News Release

All The World's A Stage, And The Ions Merely Players...

Peer-Reviewed Publication

NASA/Marshall Space Flight Center--Space Sciences Laboratory

Since the discovery of the magnetosphere in 1958, scientists have measured it with hundreds of instruments that have revealed a complex, ghostlike body enveloping the Earth. Because only a few instruments are operating at any time, it's like forecasting weather nationwide with rain gauges, wind scales, and barometers located just in Chicago, Miami, and Los Angeles.

To fill in the gaps, scientists build models, imitations of several million cubic kilometers of space crammed into a few thousand lines of computer code that play the roles of electrons, ions, neutral atoms, the Earth's magnetic field, and the solar wind. The models paint convincing images of activities in the magnetosphere, but they don't always match what the experimenters observe in space.

As part of the week-long workshop on the New Millennium Magnetosphere, being held in Guntersville, Ala., NASA brought together modelers and instrument scientists to discuss the best ways to use simulations so we can turn our observations into a global understanding of space around the Earth and to fill in the gaps as necessary.

"We wanted to do more than present the latest models," said Dr. Michael Liemohn of the University of Michigan at Ann Arbor. "We wanted to explain how these models can be used by the scientists who build the instruments and fly the satellites."

Liemohn and Dr. Charles Goodrich of the University of Maryland at College Park jointly chaired the modeling session on Monday evening and Tuesday. Four decades after its discovery, the magnetosphere remains one of the closest - and most challenging - places to explore in space.

Monday evening and Tuesday morning, some 15 scientists explained various models they have developed to explain various parts of the magnetosphere, from the effects of space storms on the Van Allen radiation belts to the Earth's atmosphere trickling upward from the polar regions into deep space. Modeling generally works on the inner or outer magnetosphere. Many of the inner magnetosphere models have Earth's atmosphere as one of its boundaries.

But the sheer size of the magnetosphere is a challenge even to the most powerful computers.

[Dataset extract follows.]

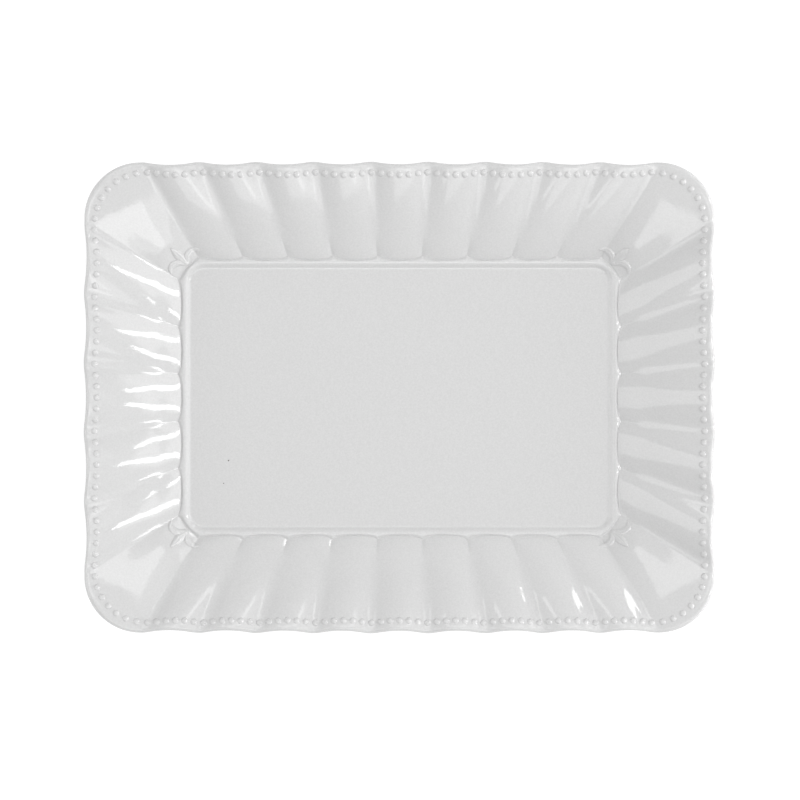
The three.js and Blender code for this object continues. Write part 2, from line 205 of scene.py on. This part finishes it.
def pleat_section(stations, crease_share=CREASE_SHARE):
    """A pleat's cross-section: 0 in the creases, 1 on its crown, with a rounded crease."""
    off_centre = np.abs(2 * (stations - np.round(stations)))
    corner = in_corner(fold(stations)[0])
    crease_share = np.where(corner, min(crease_share, CORNER_CREASE_SHARE), crease_share)
    start = 1 - crease_share
    crown = (1 - off_centre**2 - crease_share) / start
    crease = (1 - off_centre) ** 2 / crease_share
    return np.where(off_centre <= start, crown, crease)


def pleat_height(t, folded):
    """Height of a pleat's crown over its creases."""
    side = np.where(folded > SHORT_HALF, mix(*LONG_SIDE_RISE, t), mix(*SHORT_SIDE_RISE, t))
    corner = smoothstep(0, CORNER_RISE_REACH, t) * mix(*CORNER_RISE, t)
    return np.where(in_corner(folded), corner, side)


def rounded_end(stations):
    """The cross-section of a pleat's inner end, which is rounder than the pleat."""
    return np.sqrt(pleat_section(stations, END_CREASE_SHARE))


def nose(t):
    """The rounded inner end of a pleat: up out of the groove, then fading into the rim."""
    distance = t * RIM_SPAN
    share = np.clip(distance / NOSE_LENGTH, 0, 1)
    fade = 1 - smoothstep(NOSE_LENGTH, NOSE_FADE, distance)
    return NOSE_HEIGHT * np.sqrt(1 - (1 - share) ** 2) * fade


def rim_base(t, folded):
    """Height of the creases, on a rim that flattens outward."""
    turn = smoothstep(SHORT_HALF, SHORT_HALF + 1, folded)
    start = mix(SHORT_SIDE_SLOPES[0], LONG_SIDE_SLOPES[0], turn)
    end = mix(SHORT_SIDE_SLOPES[1], LONG_SIDE_SLOPES[1], turn)
    return GROOVE_Z + RIM_SPAN * (start * t - (start - end) / 2 * t * t)


def ripple(x, y, t):
    """The slight unevenness of a hand-finished surface: two sets of waves that never line up."""
    u, v = x / RIPPLE_LENGTH, y / RIPPLE_LENGTH
    short_waves = np.sin(u + 0.6 * np.sin(0.7 * v)) * np.sin(0.9 * v + 1.3)
    long_waves = 0.6 * np.sin(0.45 * u - 0.8 * v + 0.5)
    return RIPPLE_HEIGHT * (short_waves + long_waves) * smoothstep(0, RIPPLE_REACH, t)


def scallop(stations, share):
    """How far a point near the groove moves out at a crease, or in at a pleat's middle."""
    return (SCALLOP_OUT - SCALLOP_DEPTH * rounded_end(stations)) * share


def outward(folded):
    """The direction in plan along a pleat, from the groove to the outline."""
    inner_x, inner_y = quadrant_points(GROOVE, folded)
    outer_x, outer_y = quadrant_points(OUTLINE, folded)
    across_x, across_y = outer_x - inner_x, outer_y - inner_y
    length = np.hypot(across_x, across_y)
    return across_x / length, across_y / length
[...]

"You have an enormous volume to simulate," Goodrich said, "and with finite computers you have to make compromises."

In many simulations of the outer magnetosphere, scientists have to use "magneto-hydrodynamics" (MHD). The name means the mechanics of things flowing, like water, in a magnetic field. It's a complex mathematical process involving multiple equations for pressure, density, velocity, and other features.

"The problem is that every equation has a term that is solved in the next equation," Goodrich said. "The Earth's magnetosphere is an enormous system in which the structure on the large scale depends on processes happening on the smallest scales."

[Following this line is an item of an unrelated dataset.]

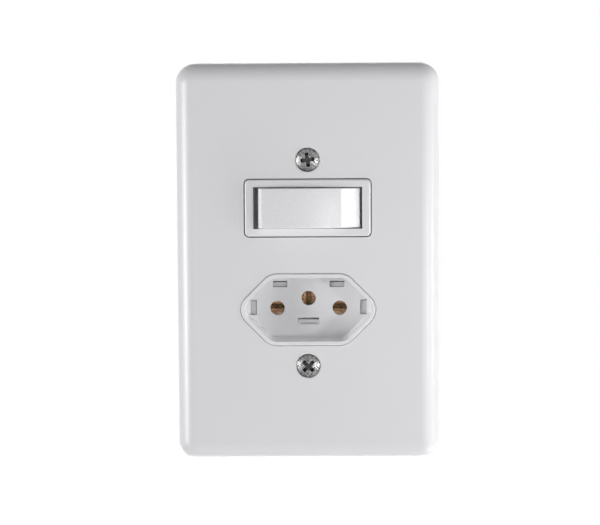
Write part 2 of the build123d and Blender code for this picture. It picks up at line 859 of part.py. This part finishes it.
# Socket base: carries the contacts, with pegs up into the face's windows and
# three terminal channels behind, open downwards
with BuildPart() as socket_base:
    with BuildSketch(level(socket_inner_out - fit_gap)):
        with Locations(socket_place):
            add(socket_outline(-socket_skirt - fit_gap))
    extrude(amount=-socket_skirt_depth)
    with BuildSketch(level(socket_skirt_out - fit_gap)):
        with Locations(socket_place):
            add(socket_outline(0))
    extrude(amount=-(socket_skirt_out - fit_gap - base_back_out))
    peg_height = window_height - fit_gap - peg_head_gap
    peg_drop = (peg_head_gap - fit_gap) / 2
    tongue_up = socket_height_up + slot_up - (slot_height - tongue_height) / 2 + fit_gap
    with BuildSketch(level(socket_inner_out - fit_gap)):
        with Locations(*[(across, up - peg_drop) for across, up in window_spots]):
            Rectangle(window_width - 2 * fit_gap, peg_height)
        with Locations(*side_window_spots):
            Rectangle(window_height - 2 * fit_gap, window_width - 2 * fit_gap)
    extrude(amount=floor_thickness + fit_gap - peg_sink)
    with BuildSketch(level(socket_inner_out - fit_gap)):
        with Locations((0, tongue_up)):
            Rectangle(slot_width - 2 * fit_gap, tongue_height)
    extrude(amount=floor_thickness + fit_gap - tongue_sink)
    groove_drop = (tongue_height - tongue_groove_height) / 2 - tongue_groove_lip
    with BuildSketch(level(socket_floor_out - tongue_sink)):
        with Locations((0, tongue_up - groove_drop)):
            Rectangle(tongue_groove_width, tongue_groove_height)
    extrude(amount=-tongue_groove_depth, mode=Mode.SUBTRACT)
    for across, up in contact_spots.values():
        chamber_top = up + chamber_margin
        channel_height = hex_half_height + chamber_top
        with BuildSketch(level(socket_inner_out)):
            with Locations((across, socket_height_up + up)):
                Circle(chamber_radius)
        extrude(amount=-(socket_inner_out - socket_shelf_out), mode=Mode.SUBTRACT)
        with BuildSketch(level(socket_shelf_out)):
            with Locations((across, socket_height_up + chamber_top - channel_height / 2)):
                Rectangle(well_width, channel_height)
        extrude(amount=-well_depth, mode=Mode.SUBTRACT)
        with BuildSketch(level(socket_shelf_out)):
            with Locations((across, socket_height_up - socket_screw_drop)):
                Circle(terminal_screw_shank + fit_gap)
        extrude(amount=terminal_screw_reach + fit_gap, mode=Mode.SUBTRACT)
socket_base.part.label = "socket_base"

# Contacts: a split brass sleeve for each pin, with two lips in its mouth,
# standing on a terminal foot
foot_bottom = socket_screw_drop + foot_margin
socket_contacts = {}
for name, (across, up) in contact_spots.items():
    foot_top = up + chamber_radius
    slit_size = (2 * chamber_radius, sleeve_slit)
    slit_turn = 90 if name == "earth" else 0
    opening = (1, 0, 0) if name == "earth" else (0, 0, 1)
    lips = contact_lips(across, socket_height_up + up, opening)
    with BuildPart() as contact:
        with BuildSketch(level(sleeve_front_out)):
            with Locations((across, socket_height_up + up)):
                Circle(sleeve_bore + sleeve_wall)
                Circle(sleeve_bore, mode=Mode.SUBTRACT)
        extrude(amount=-(sleeve_front_out - socket_shelf_out))
        with BuildSketch(level(sleeve_front_out)):
            with Locations((across, socket_height_up + up)):
                Rectangle(*slit_size, rotation=slit_turn)
        extrude(amount=-sleeve_slit_length, mode=Mode.SUBTRACT)
        add(lips)
        with BuildSketch(level(socket_shelf_out)):
            with Locations((across, socket_height_up + (foot_top - foot_bottom) / 2)):
                Rectangle(foot_width, foot_top + foot_bottom)
            with Locations((across, socket_height_up - socket_screw_drop)):
                Circle(terminal_screw_shank + thread_gap, mode=Mode.SUBTRACT)
        extrude(amount=-terminal_strip)
    contact.part.label = f"{name}_contact"
    socket_contacts[name] = contact.part

# Terminal screws and their clamp plates, all facing the wall box
terminal_spots = {
    "common": (terminal_screw_offset, switch_height_up - switch_screw_drop, foot_out),
    "switched": (-terminal_screw_offset, switch_height_up - switch_screw_drop, foot_out),
}
for name, (across, up) in contact_spots.items():
    terminal_spots[name] = (
        across,
        socket_height_up - socket_screw_drop,
        socket_shelf_out - terminal_strip,
    )
terminal_pieces = []
for name, (across, up, out) in terminal_spots.items():
    clamp = clamp_plate(seat_plane(across, up, out, 1))
    clamp.label = f"{name}_clamp"
    head_seat = seat_plane(across, up, out - clamp_thickness, 1)
    screw = pan_screw(head_seat, clamp_thickness + terminal_strip + terminal_screw_reach)
    screw.label = f"{name}_screw"
    terminal_pieces += [clamp, screw]

os.makedirs("parts", exist_ok=True)
export_step(wall_plate.part, "parts/wall_plate.step")
export_step(mounting_strap.part, "parts/mounting_strap.step")
export_step(switch_housing.part, "parts/switch_housing.step")
export_step(switch_base.part, "parts/switch_base.step")
export_step(rocker.part, "parts/rocker.step")
export_step(plunger.part, "parts/plunger.step")
export_step(plunger_spring.part, "parts/plunger_spring.step")
export_step(seesaw_contact.part, "parts/seesaw_contact.step")
export_step(moving_tip.part, "parts/moving_tip.step")
export_step(fixed_tip.part, "parts/fixed_tip.step")
export_step(common_terminal.part, "parts/common_terminal.step")
export_step(switched_terminal.part, "parts/switched_terminal.step")
export_step(socket_face.part, "parts/socket_face.step")
export_step(socket_base.part, "parts/socket_base.step")
for piece in [*plate_screws.values(), *socket_contacts.values(), *terminal_pieces]:
    export_step(piece, f"parts/{piece.label}.step")
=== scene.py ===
import json
from math import cos, pi, radians, sin

import bmesh
import bpy
from mathutils import Matrix, Vector


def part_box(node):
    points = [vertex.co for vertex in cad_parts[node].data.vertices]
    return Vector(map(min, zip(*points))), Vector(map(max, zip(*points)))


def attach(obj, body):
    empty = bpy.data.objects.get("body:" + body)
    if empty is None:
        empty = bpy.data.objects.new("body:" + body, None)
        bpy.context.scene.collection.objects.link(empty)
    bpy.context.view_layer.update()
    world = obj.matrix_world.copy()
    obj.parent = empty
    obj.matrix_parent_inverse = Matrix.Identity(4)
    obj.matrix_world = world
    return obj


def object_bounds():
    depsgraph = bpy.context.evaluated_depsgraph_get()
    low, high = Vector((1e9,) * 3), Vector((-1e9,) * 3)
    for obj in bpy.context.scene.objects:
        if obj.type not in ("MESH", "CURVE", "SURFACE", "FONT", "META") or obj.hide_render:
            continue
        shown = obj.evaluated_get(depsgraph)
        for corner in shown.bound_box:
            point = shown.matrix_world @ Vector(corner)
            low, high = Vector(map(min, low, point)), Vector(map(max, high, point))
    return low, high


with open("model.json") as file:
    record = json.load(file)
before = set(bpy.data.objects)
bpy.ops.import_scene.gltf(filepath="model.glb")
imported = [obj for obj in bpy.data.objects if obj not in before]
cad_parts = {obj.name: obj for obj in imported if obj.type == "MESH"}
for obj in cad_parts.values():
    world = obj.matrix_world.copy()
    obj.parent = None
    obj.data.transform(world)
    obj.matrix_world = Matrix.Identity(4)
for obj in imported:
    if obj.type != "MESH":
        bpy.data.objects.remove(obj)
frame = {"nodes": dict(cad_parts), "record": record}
cad_low, cad_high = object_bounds()
nodes = frame["nodes"]
scene = bpy.context.scene
MM = 0.001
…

Even the most powerful modern computers do not allow modeling of the whole system with everything represented at the smallest scales. Some simulations may take the solar wind at one end and the open magnetotail at the other as boundaries. Another might take a slice through the Earth as a boundary. As a result, some models can depict highly detailed activities - but only in a tiny region of space. Others can describe all of space - but with only the coarsest of details. And joining the two types of models can be difficult.

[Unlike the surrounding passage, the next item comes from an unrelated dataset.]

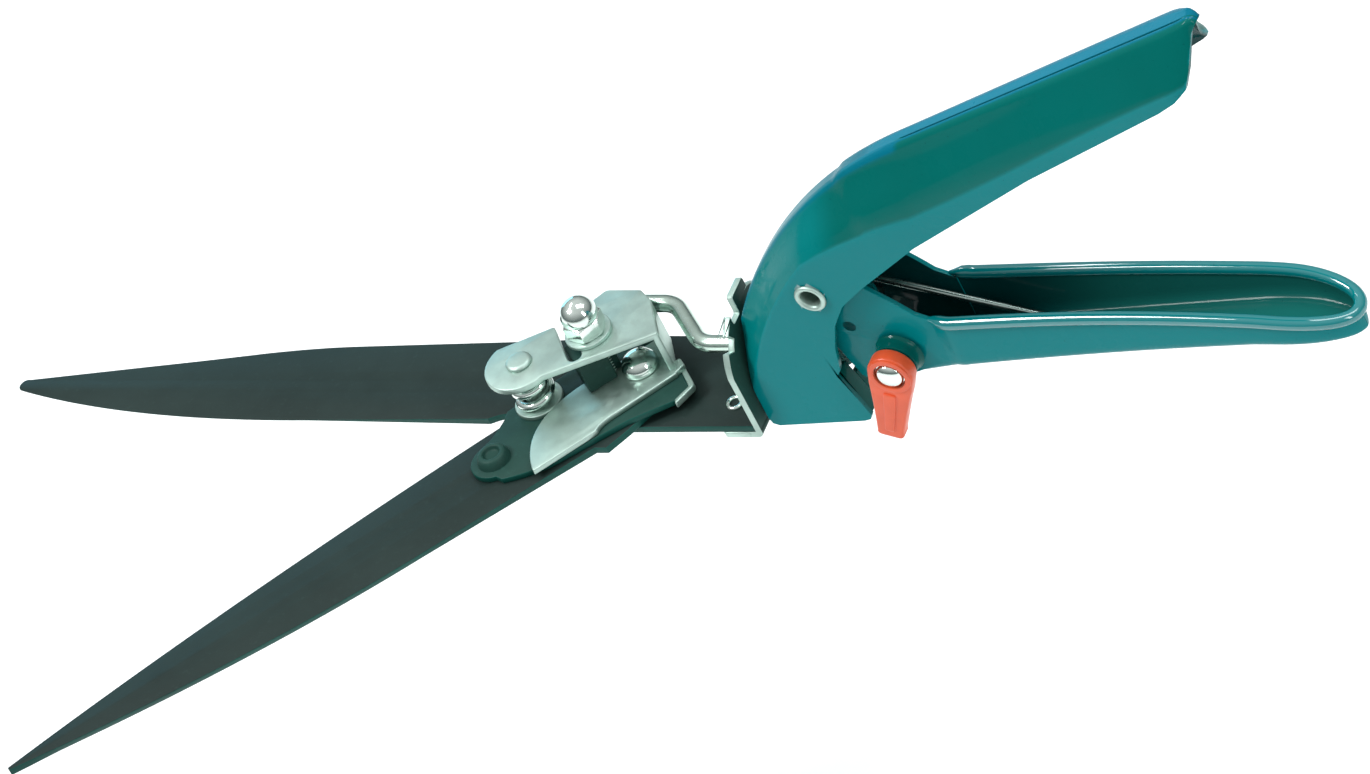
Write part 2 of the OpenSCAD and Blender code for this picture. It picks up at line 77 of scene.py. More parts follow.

To check the models, he said, "virtual satellites" are inserted to take measurements that are compared with actual measurements taken under similar conditions.

"If the answers match, then we know we're doing it right," he continued. But real world data are needed to know for sure.

Goodrich explained that several scientists are developing good physical models of reconnections, the events that happen deep in the magnetotail when magnetic field lines rejoin and snap back towards the Earth.

"Reconnection is the basic process that enables energy transfer from the solar wind to the inner magnetosphere," Goodrich said. "We don't know the onset process, but magnetic reconfiguration requires large-scale reconnections for energy release."

Spacecraft like Geotail, Polar, and Wind have provided real-world data that have let scientists set up realistic codes. But more data are needed from the tail region.

"It's a very under-sampled area," Liemohn said, because few spacecraft have spent much time there.

Future missions like Europe's Cluster 2 and NASA's proposed six-satellite Multiscale Magnetospheric Mission will provide detailed sampling that will give the model builders more of the details they need to guide their work. These and other missions will be discussed in Thursday's session.